Recalculate your journal shortlist when:
- A journal updates its APC, waiver, or discount policy
- Your institution signs or ends a publisher agreement
- Your funder changes its open access rules
- Your manuscript changes category, length, or coauthor group
- You move from exploratory submission to deadline-driven submission
- A journal's indexing or editorial model changes
- You notice warning signs that raise predatory journal concerns
A practical review routine
Before every submission round, check these five items on the journal's official site:
- Current aims and scope
- Current APC or no-APC policy
- Waiver and discount eligibility
- Indexing and discoverability claims
- Author instructions and review workflow
Create a reusable shortlist sheet
To make this article useful over time, keep a small spreadsheet with the following columns:
- Journal name
- Subfield fit
- Publication model
- APC stated
- Waiver possible
- Institutional agreement possible
- Indexing checked
- Recent article fit confirmed
- Estimated review speed
- Predatory risk notes
- Final priority rank
This turns journal selection into a repeatable workflow rather than a rushed decision made right before submission.
What to do next
If you are building a cost-conscious computer science journal list today, start with three buckets:
- No-APC or diamond open access journals
- Subscription journals with free standard publication
- Low-APC open access journals with credible waiver paths
Then score each option for fit, legitimacy, visibility, and timing.

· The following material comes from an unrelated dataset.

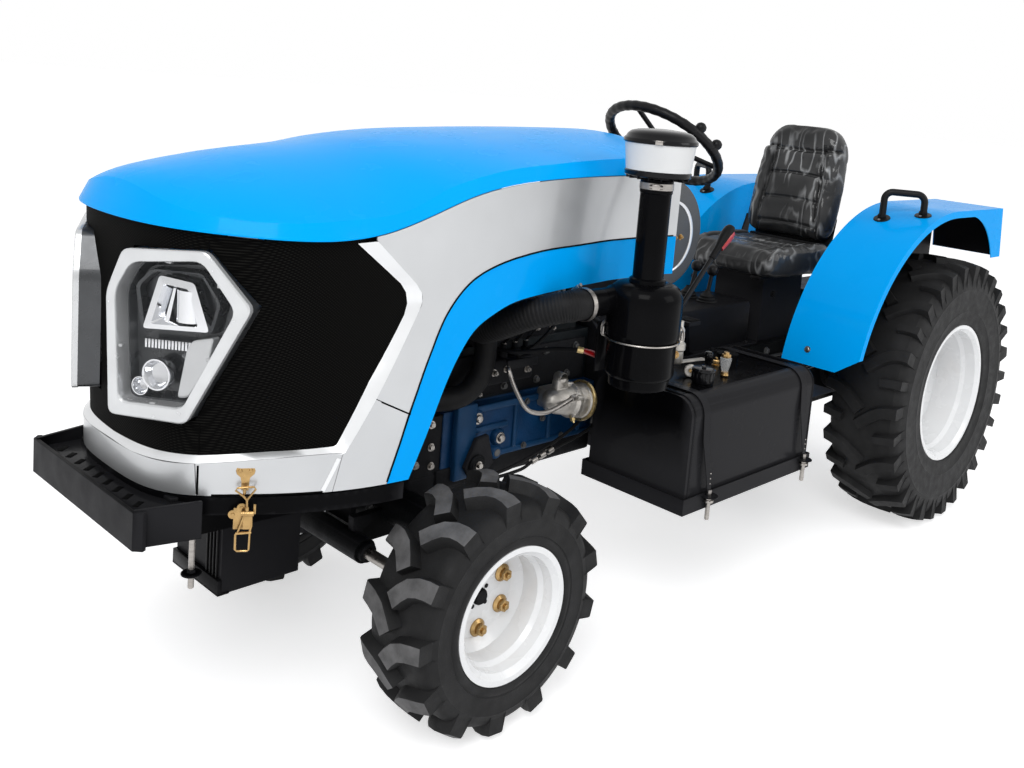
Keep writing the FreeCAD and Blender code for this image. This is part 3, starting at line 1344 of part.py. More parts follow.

Use cost as a filter, not as the only criterion. If you need a broader benchmark for APC patterns across fields and publishers, review Open Access Journal APC Tracker: What Authors Pay by Field and Publisher.
The most reliable way to find computer science journals with low or no APCs is not to chase a single definitive list. It is to build a shortlist you can update whenever prices, policies, or deadlines shift. That approach is slower at first, but it protects both your budget and your publication record.